I initially planned to use FBX for transferring my animated characters into UE. However, many of the FBX files encountered issues on import. To avoid problems, I decided to export all character-related assets as Alembic caches, including the body, clothes, and hair.

Alembic worked more reliably for geometry animation, but it comes with its own limitations. Alembic does not carry any material information; every imported mesh arrived in UE completely unshaded. I had to manually reassign all of the materials for each asset, which became especially tedious with multi-layered garments and detailed character surfaces.

At one point, I ran into a more serious issue: a portion of my mesh appeared with inverted normals when imported into Unreal, even though everything looked perfectly correct inside Maya. This mesh had been mirrored using a negative scale value during an earlier stage of modeling. Maya can display mirrored geometry without obvious problems, but when Unreal recalculates normals during import, a negative scale flips the vertex winding order, causing the engine to interpret the front faces as back faces. This resulted in the normals appearing reversed, even though the mesh originally looked fine.

– Render

To achieve a sky color that better matched the visual style I wanted, I used an HDRI Backdrop in Unreal. However, this setup blocked the height fog that would normally create a smooth, natural transition along the horizon. To solve this, I placed several Niagara steam particle systems along the ground. The soft, drifting vapor helped blend the environment back together, creating a more gentle visual transition across the scene.

I gave my second female character, Xuan, a pure white emissive shader. This character represents someone who has already died, the entirely white appearance gives her an ethereal, ghost-like presence while still feeling futuristic.

For me, she became a symbolic figure—an empty vessel, a blank slate waiting to be restarted. Her pure white form suggests a state between endings and beginnings, almost like an untouched page ready to be rewritten. This ties back to the core theme of my story: the idea that when humanity reaches the possibility of digital immortality, nature itself might undergo its own form of reincarnation. The character’s design reflectsthe imagination of rebirth.

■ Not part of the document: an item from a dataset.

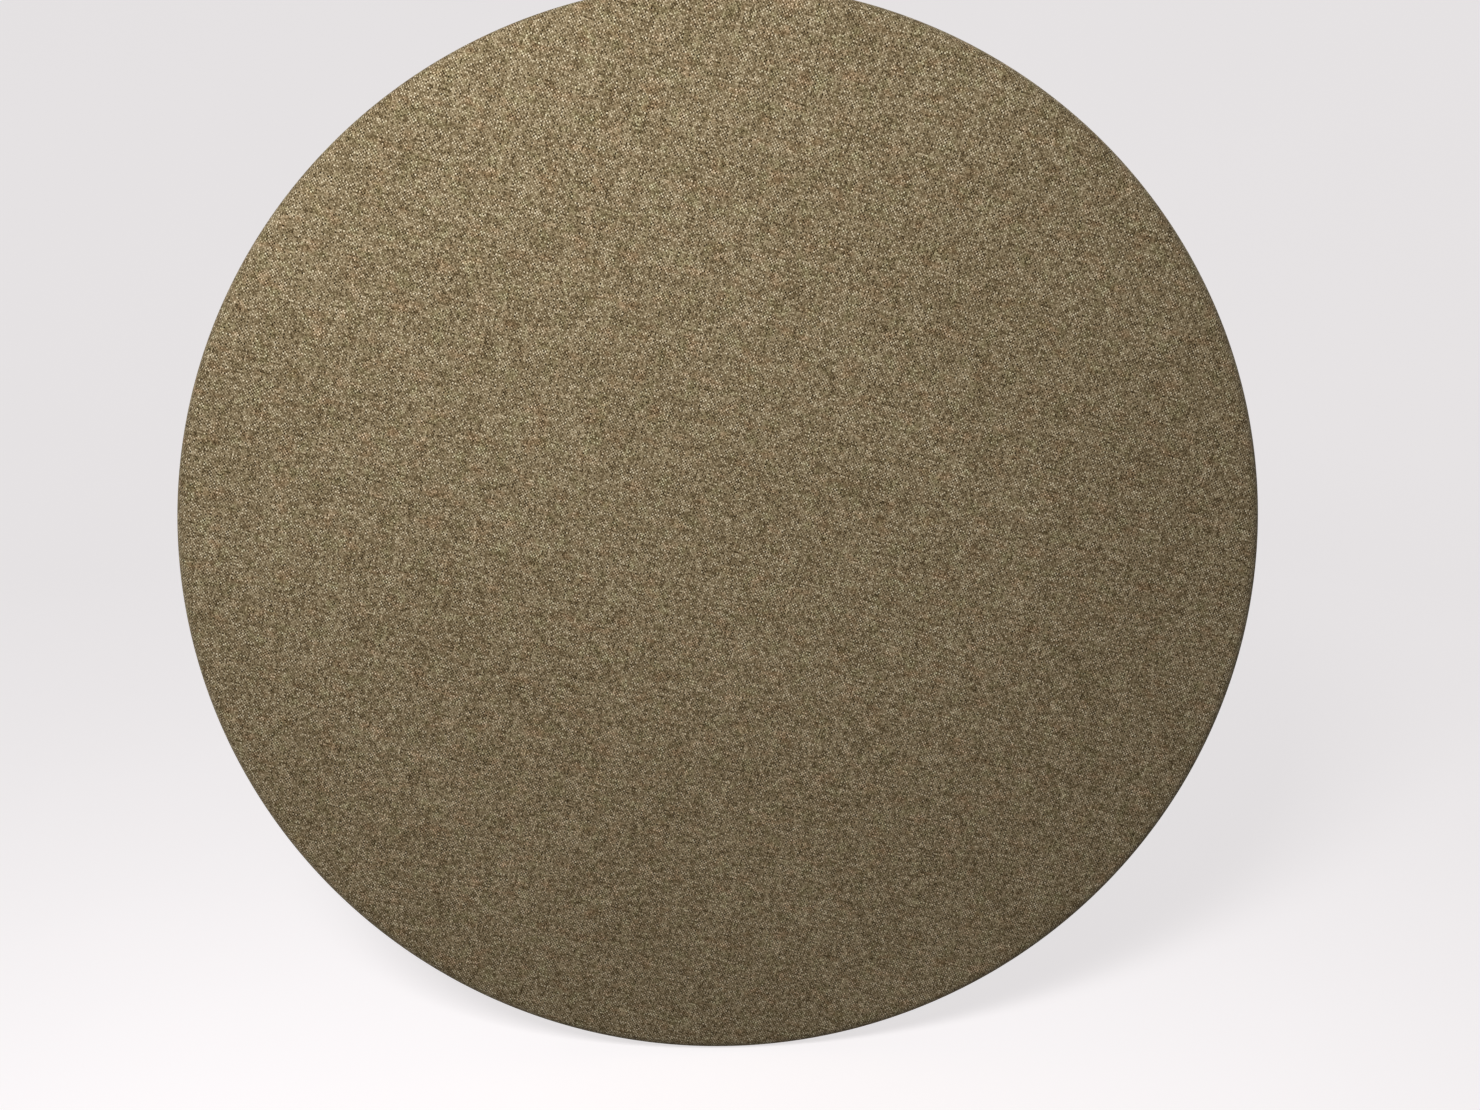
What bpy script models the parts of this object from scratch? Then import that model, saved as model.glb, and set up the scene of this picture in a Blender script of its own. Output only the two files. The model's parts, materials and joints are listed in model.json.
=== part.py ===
"""Round fabric-covered privacy panel: plywood hoop frame, absorbing core, wadding, cloth and two D-ring hangers.

The panel is laid out as on a bench, face up: x to the right, y towards the top of the panel, and z from the back
plane (the wall side) to the face. An empty, panel_bench, then stands it upright: the face looks along -Y, the back
along +Y, and the top is +Z. The origin is the centre of the covered face. All sizes are in metres.
"""

import math

import bmesh
import bpy
from mathutils import Matrix, Vector

# Driving dimensions
PANEL_DIAMETER = 1.200
EDGE_RADIUS = 0.016  # roll of the covered front edge
BACK_EDGE_RADIUS = 0.0035  # roll of the cloth round the back corner
CLOTH = 0.0015
WADDING = 0.006
FRAME_DEPTH = 0.030
BACK_COVER = 0.0008
GAP = 0.0003  # clearance between pieces that touch
HOOP_WIDTH = 0.060
TURN_IN = 0.047  # width of cloth turned onto the back
BACK_COVER_MARGIN = 0.030  # from the rim to the edge of the back cover
FACETS = 72  # round the whole panel

RAIL_HEIGHT = 0.330  # of the rails' centre lines above and below the panel's centre
RAIL_WIDTH = 0.060
RAIL_DEPTH = 0.026
STILE_WIDTH = 0.050
LAP_LENGTH = 0.030  # on the rail's centre line
LAP_DEPTH = 0.012
TONGUE_LENGTH = 0.050
TONGUE_WIDTH = 0.036
TONGUE_DEPTH = 0.006

HANGER_SPACING = 0.500
RING_BAR_HEIGHT = 0.351  # of the D-rings' bars above the panel's centre
RING_WIRE = 0.0035
RING_WIDTH = 0.0275  # between the centre lines of the two sides
RING_DROP = 0.01925  # from the bar to the bow, centre lines
RING_CORNER = 0.0035
RING_REST_TILT = math.radians(5.0)  # the bow lies on the strap, just off plumb
STRAP_WIDTH = 0.020
STRAP_SHEET = 0.0012
STRAP_LENGTH = 0.047  # from the bar down
STRAP_END_RADIUS = 0.007
STRAP_HOLES = {"upper": 0.0265, "lower": 0.0395}

SCREW_SHANK = 0.0036
SCREW_HEAD = 0.0076
SCREW_POINT = 0.004
SCREW_FACETS = 12
LAP_SCREW_LENGTH = 0.022
HANGER_SCREW_LENGTH = 0.022
BUMPER_SCREW_LENGTH = 0.016
DRILL_SPARE = 0.002  # hole left beyond a screw's point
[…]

Due to the workload and time constraints, I eventually decided not to include the male character and some plots in the final film.

– Final Output

Since my character was inspired by Meng Po from Chinese mythology, I chose to keep the dialogue in Chinese and added English subtitles.

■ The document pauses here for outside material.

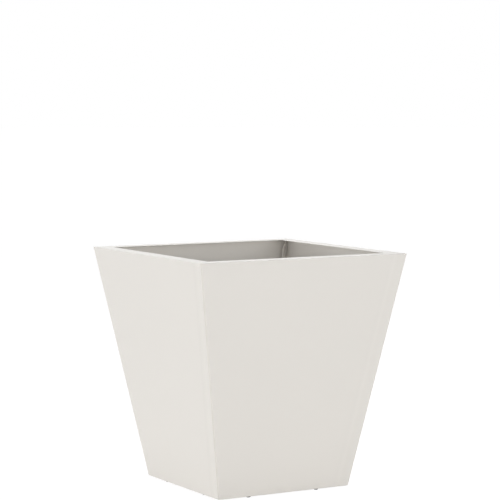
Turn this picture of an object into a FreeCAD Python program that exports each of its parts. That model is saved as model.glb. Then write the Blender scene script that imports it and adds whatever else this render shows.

The film is titled Requiem, which aligns closely with the themes I explore. Traditionally, a requiem is a piece of music dedicated to the dead—a farewell, a reflection, and a symbolic release. In the context of my story, the title represents a hopeful transition between life, death, and the possibility of rebirth.

– Aspects to Refine

1. Hair dynamics and simulation workflow
In the future, I hope to further develop the hair dynamics. At this stage, using Ahoge together with Maya’s nHair is more suitable for subtle motion, where the character’s center of gravity doesn’t shift dramatically. For more dynamic animation, I may switch to XGen for generating more stable guides, or avoid relying on Alembic caches entirely and experiment with Unreal Engine’s native Groom physics system. UE’s real-time simulation could provide more flexibility and prevent the issues caused by fast body movements in Maya.

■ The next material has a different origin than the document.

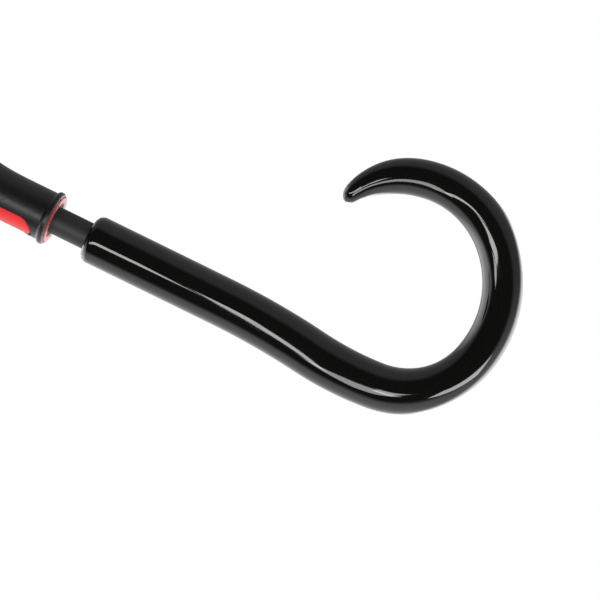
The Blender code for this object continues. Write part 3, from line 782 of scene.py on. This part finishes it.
def add_runner():
    body = carved(turned(runner_outline(), 144), runner_cutters(), 0.00025)
    add_piece("runner_body", body, RUNNER_BLACK, "runner", "runner_shell", 30)
    low, high = heights_of("runner_liner_lower")
    bore, outer, flange, face = 0.0078, RUNNER_BORE - 0.0003, RUNNER_BEAD - 0.0009, low - 0.0002
    ring = [(bore, high), (bore, face + 0.0022, 0.0003), (0.0094, face + 0.0004, 0.0008),
            (0.0106, face, 0.0008), (0.0120, face + 0.0001, 0.0008), (flange, face + 0.0010, 0.0005),
            (flange - 0.0004, RUNNER_LOW + 0.0004), (outer, RUNNER_LOW + 0.0004), (outer, high)]
    # Its darker red is painted shade, not a different plastic.
    liner = add_piece("runner_end_liner", turned(rounded(ring)), SHADED_LINER_RED, "runner",
                      "runner_liner_lower")
    liner.visible_glossy = False  # the handle's rim shows no red


def button_mesh():
    """A curved pad with a rounded lower end that fits the window, on the plate that keeps it in."""
    gap, reach, plate_back, plate_front, edge = 0.0003, 0.0086, 0.0019, 0.0004, 0.0007
    rows, columns = 132, 88
    low, high, half = BUTTON_LOW + gap, BUTTON_HIGH - gap, WINDOW_WIDTH / 2 - gap

    def place(row, share, rear):
        y, z = reach * share, low + (high - low) * row / rows
        below = max(0, WINDOW_LOW + WINDOW_WIDTH / 2 - z)
        inset = min(half - math.hypot(y, below), WINDOW_HIGH - gap - z)
        radius = PAD_FACE - (plate_back if rear else plate_front - PAD_RISE * smooth(inset, 0.0, edge))
        return math.sqrt(radius**2 - y * y), y, z

    return shell(rows, columns, place)


def add_button():
    """The pad, the open ring that latches it on the shaft, and the two arms between them."""
    middle = (BUTTON_LOW + BUTTON_HIGH) / 2 - 0.00125
    bore, rim, half, fillet = 0.0074, 0.0092, 0.002, 0.0004
    ring = turned(rounded([(bore, middle - half), (rim, middle - half, fillet), (rim, middle + half, fillet),
                           (bore, middle + half)]))
    ring = carved(ring, [box((0.0, -bore, middle - 2 * half), (0.0089, bore, middle + 2 * half))])
    arms = [box((-0.001, y - 0.0008, middle - 0.0018), (0.0066, y + 0.0008, middle + 0.0018))
            for y in (-0.0083, 0.0083)]
    mesh = moved(joined(button_mesh(), ring, *arms), around(BUTTON_AZIMUTH))
    add_piece("button_pad", mesh, RUNNER_RED, "button", "release_button")


# Top fittings


def add_top():
    """The cap, the ferrule and the stud at its end."""
    spring, rise, wide, narrow = CAP_LOW + 0.0016, 0.0010, 0.0180, 0.0098
    dome = [(narrow + (wide - narrow) * math.cos(a), spring + (CAP_HIGH - spring) * math.sin(a))
            for a in np.linspace(0, math.pi / 2, 18)]
    cap = [(SOCKET_RADIUS, CAP_LOW), (wide - 0.0010, CAP_LOW, 0.0005), (wide, CAP_LOW + rise, 0.0004), *dome,
           (SOCKET_RADIUS, CAP_HIGH)]
    neck, above_shaft = 0.0064, SHAFT_HIGH + 0.0003
    ferrule = [(SOCKET_RADIUS, FERRULE_LOW), (0.0100, FERRULE_LOW, 0.0006),
               (0.0100, FERRULE_LOW + 0.0034, 0.0008), (0.0088, FERRULE_LOW + 0.0046, 0.0008),
               (0.0070, FERRULE_LOW + 0.030, 0.004), (neck, FERRULE_HIGH - 0.0012, 0.0003),
               (neck - 0.0003, FERRULE_HIGH, 0.0002), (0, FERRULE_HIGH), (0, above_shaft),
               (SOCKET_RADIUS, above_shaft)]
    edge, joint = 0.0002, 0.0055
    stud = [(0, FERRULE_HIGH), (joint, FERRULE_HIGH), (joint, TIP_LOW), (neck, TIP_LOW, edge),
            (0.0066, TIP_LOW + 0.0006, edge), (0.0066, TIP_LOW + 0.0020, edge),
            (0.0062, TIP_LOW + 0.0024, edge), (0.0062, TIP_LOW + 0.0030, edge),
            (0.0065, TIP_LOW + 0.0034, edge), (0.0060, TIP_HIGH - 0.0020, 0.0006), (0.0050, TIP_HIGH, 0.0006),
            (0, TIP_HIGH)]
    for name, outline, surface, slot, node in (
            ("cap_dome", cap, FITTING_BLACK, "fitting_black", "top_cap"),
            ("ferrule_sleeve", ferrule, FITTING_BLACK, "fitting_black", "ferrule"),
            ("ferrule_stud", stud, CHROME, "ferrule_metal", "ferrule_tip")):
        add_piece(name, turned(rounded(outline)), surface, "shaft_assembly", node)


# Ribs and stretchers, modelled in the plane of +X and Z, then turned to their azimuth


ACROSS = Matrix.Rotation(math.pi / 2, 4, "X")  # lays what was turned about Z across a rib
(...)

2. Narrative impact from reduced characters
Because of time constraints, one character was removed entirely, which may affected certain parts of the narrative progression. With more time, I would like to bring Yun back into the story and further explore the emotional and thematic connections between them.

3. Rendering and post-production
There is still room for improvement in the rendering and compositing stages. The lighting setup, color grading, and translucent materials required many workarounds, and with more iterations, I believe the final look could be pushed further through more refined render settings or additional post-processing.